The most challenging of his interventions was the crisis in his country Nigeria that followed the annulment of the June 12, 1993 presidential election by the then military junta of General Ibrahim Babangida.

ON his retirement, the University of London established a professional chair at its Institute of Commonwealth studies named after him, the Emeka Anyaoku Professor of Commonwealth Studies. He was also invited to be a Distinguished Visiting Fellow at the Centre for the Study of Global Governance, London School of Economics (2000-2002).

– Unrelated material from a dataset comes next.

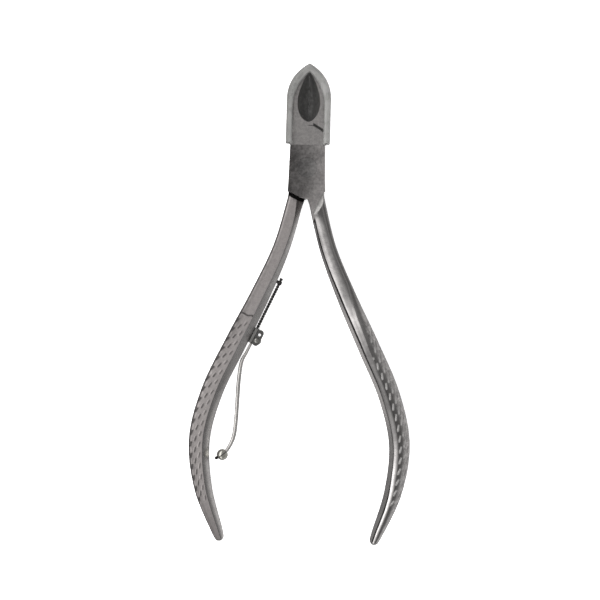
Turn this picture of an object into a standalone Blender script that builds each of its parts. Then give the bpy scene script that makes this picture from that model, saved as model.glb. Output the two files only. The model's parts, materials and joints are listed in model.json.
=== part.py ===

He was awarded the Freedom of the City of London in 1998 and has received decorations from Nigeria CFR and CON, and the highest national civilian honours of Cameroun, Lesotho, Madagascar, Namibia and Trinidad & Tobago’s Trinity Cross (TC) as well as Honorary Knight Grand Cross of the Royal Victorian Order (GCVO) from her Majesty, The Queen in 2000.

He was one of the 50, and also one of the one hundred individuals who were awarded special gold medals for outstanding contribution to the country’s development by the Federal Government in the celebrations of Nigeria’s independence Golden Jubilee in 2010 and Centenary in 2014.

Installed in 1980 as the Ichie Adazie of Obosi, Chief Anyaoku has continued to fulfill the duties of the office of a traditional Ndichie chieftainship in Obosi.

The Ichie Anyaoku has been married to Princess Bunmi Anyaoku since 1962. Princess Anyaoku is an Omoba of Abeokuta, Nigeria. Of their marriage, it was written in the Nigerian Sunday Times, then the widest circulating newspaper in the country, that it was a wedding of one of Nigeria’s most eligible bachelors and a beautiful young Princess educated in an English boarding school and Pitman College, London.

In 1990, the heads of all the 19 communities of the Idemili Clan in his home State of Anambra accorded Anyaoku a unique honour by investing him with the title of Ugwumba Idemili. His wife, Bunmi, is also a chieftain – Ugoma Obosi and Idemili – in her own right, with a long involvement in welfare work in Nigeria and in the Commonwealth.